◆ **Objective**: Keep only the lines where "handed" appears.

◆ **Dataset records**:
--*--

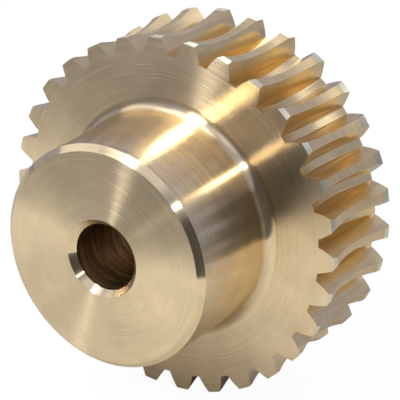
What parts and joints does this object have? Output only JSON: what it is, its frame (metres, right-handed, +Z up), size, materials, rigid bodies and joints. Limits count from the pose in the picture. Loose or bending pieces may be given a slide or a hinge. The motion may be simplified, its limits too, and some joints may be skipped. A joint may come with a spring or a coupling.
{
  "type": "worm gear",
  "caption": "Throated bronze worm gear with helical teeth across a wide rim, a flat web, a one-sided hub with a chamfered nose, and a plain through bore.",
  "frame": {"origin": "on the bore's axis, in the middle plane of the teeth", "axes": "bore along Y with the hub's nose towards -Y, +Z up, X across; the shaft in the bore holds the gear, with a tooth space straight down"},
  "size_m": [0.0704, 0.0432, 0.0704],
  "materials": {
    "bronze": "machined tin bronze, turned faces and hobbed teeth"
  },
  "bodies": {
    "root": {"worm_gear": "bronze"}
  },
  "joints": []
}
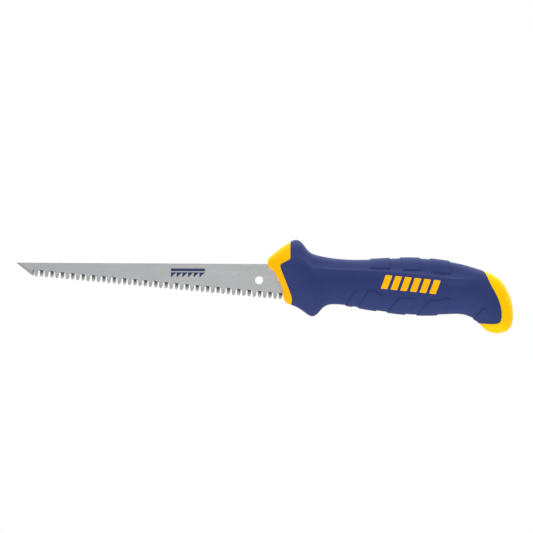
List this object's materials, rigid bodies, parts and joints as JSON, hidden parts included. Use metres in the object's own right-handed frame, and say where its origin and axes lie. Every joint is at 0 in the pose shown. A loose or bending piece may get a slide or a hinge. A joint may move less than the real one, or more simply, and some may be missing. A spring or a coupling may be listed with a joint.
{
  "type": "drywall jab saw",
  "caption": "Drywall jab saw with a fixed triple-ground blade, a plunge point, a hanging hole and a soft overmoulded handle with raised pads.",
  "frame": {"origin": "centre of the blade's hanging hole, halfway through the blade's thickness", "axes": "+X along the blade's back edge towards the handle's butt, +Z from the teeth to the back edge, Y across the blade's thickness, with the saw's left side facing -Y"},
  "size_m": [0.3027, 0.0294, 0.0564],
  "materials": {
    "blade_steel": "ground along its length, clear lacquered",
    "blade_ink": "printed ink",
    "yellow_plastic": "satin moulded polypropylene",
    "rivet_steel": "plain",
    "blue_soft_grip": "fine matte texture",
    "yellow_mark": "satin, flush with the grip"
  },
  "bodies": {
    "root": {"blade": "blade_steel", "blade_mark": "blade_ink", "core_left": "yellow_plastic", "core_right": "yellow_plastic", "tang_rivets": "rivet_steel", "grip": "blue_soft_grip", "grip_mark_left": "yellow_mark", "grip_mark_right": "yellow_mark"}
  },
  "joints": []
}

--*--

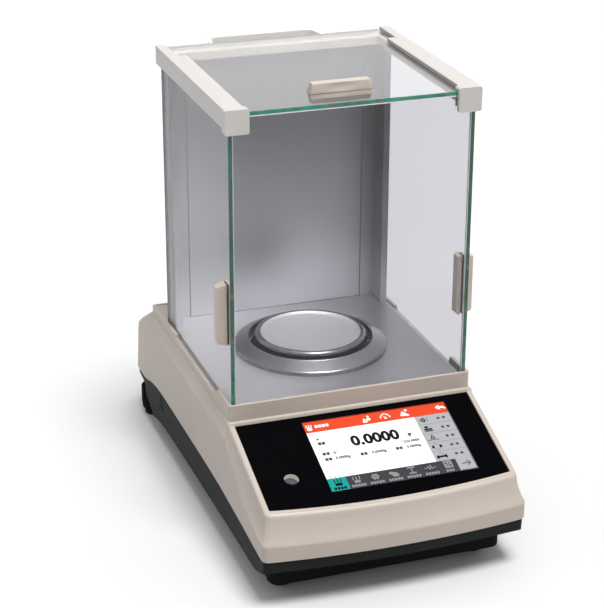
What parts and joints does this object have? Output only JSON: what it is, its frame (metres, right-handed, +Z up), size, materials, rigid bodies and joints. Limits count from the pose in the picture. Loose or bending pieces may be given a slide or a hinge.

--*--

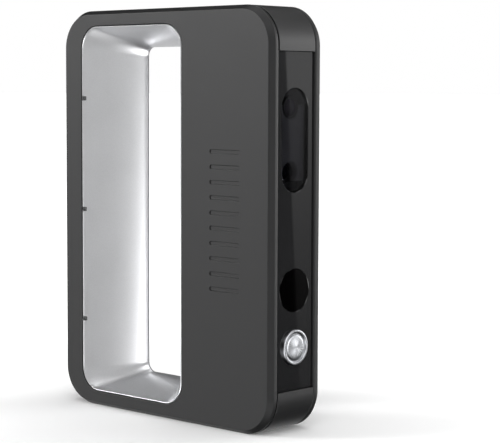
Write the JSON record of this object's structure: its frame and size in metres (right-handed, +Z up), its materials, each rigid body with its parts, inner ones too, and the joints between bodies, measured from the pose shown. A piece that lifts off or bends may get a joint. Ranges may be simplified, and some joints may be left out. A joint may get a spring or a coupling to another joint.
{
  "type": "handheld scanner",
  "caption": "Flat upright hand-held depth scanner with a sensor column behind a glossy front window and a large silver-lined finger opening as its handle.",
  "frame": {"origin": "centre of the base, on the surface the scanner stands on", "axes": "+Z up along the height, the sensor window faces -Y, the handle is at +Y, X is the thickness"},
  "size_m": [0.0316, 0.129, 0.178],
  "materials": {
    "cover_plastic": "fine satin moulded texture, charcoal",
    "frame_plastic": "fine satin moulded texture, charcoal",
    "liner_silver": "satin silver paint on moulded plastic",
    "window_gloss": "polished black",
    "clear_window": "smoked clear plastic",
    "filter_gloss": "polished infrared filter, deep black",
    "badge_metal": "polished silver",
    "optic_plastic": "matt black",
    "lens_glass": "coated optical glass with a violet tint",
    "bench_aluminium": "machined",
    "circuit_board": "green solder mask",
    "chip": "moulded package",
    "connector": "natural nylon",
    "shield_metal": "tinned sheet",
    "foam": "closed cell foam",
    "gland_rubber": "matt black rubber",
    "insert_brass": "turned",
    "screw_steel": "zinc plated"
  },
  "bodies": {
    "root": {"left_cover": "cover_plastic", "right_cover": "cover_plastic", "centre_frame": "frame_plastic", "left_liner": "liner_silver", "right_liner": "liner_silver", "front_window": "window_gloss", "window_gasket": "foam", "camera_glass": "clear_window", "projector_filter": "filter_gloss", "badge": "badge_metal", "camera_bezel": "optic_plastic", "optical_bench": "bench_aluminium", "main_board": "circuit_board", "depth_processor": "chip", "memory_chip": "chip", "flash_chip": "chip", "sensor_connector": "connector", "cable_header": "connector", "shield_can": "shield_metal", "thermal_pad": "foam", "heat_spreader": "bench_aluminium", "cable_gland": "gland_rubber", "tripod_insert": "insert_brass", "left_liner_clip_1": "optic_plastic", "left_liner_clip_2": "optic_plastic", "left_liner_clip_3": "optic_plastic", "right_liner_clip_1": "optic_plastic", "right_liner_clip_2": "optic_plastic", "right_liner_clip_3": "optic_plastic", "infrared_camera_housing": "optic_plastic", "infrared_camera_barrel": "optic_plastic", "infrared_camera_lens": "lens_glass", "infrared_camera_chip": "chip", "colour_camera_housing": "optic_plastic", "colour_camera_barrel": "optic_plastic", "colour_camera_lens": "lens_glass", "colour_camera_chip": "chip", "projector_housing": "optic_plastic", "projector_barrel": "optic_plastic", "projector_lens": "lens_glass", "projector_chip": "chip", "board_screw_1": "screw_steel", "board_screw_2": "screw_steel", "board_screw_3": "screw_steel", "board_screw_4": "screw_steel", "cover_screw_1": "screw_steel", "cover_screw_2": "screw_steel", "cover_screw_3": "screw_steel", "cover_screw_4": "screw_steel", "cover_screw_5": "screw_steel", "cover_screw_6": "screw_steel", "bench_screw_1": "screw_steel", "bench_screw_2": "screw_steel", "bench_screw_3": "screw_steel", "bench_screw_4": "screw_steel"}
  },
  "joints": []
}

--*--

◆ **Result of the task**:
What parts and joints does this object have? Output only JSON: what it is, its frame (metres, right-handed, +Z up), size, materials, rigid bodies and joints. Limits count from the pose in the picture. Loose or bending pieces may be given a slide or a hinge. The motion may be simplified, its limits too, and some joints may be skipped. A joint may come with a spring or a coupling.
List this object's materials, rigid bodies, parts and joints as JSON, hidden parts included. Use metres in the object's own right-handed frame, and say where its origin and axes lie. Every joint is at 0 in the pose shown. A loose or bending piece may get a slide or a hinge. A joint may move less than the real one, or more simply, and some may be missing. A spring or a coupling may be listed with a joint.
What parts and joints does this object have? Output only JSON: what it is, its frame (metres, right-handed, +Z up), size, materials, rigid bodies and joints. Limits count from the pose in the picture. Loose or bending pieces may be given a slide or a hinge.
Write the JSON record of this object's structure: its frame and size in metres (right-handed, +Z up), its materials, each rigid body with its parts, inner ones too, and the joints between bodies, measured from the pose shown. A piece that lifts off or bends may get a joint. Ranges may be simplified, and some joints may be left out. A joint may get a spring or a coupling to another joint.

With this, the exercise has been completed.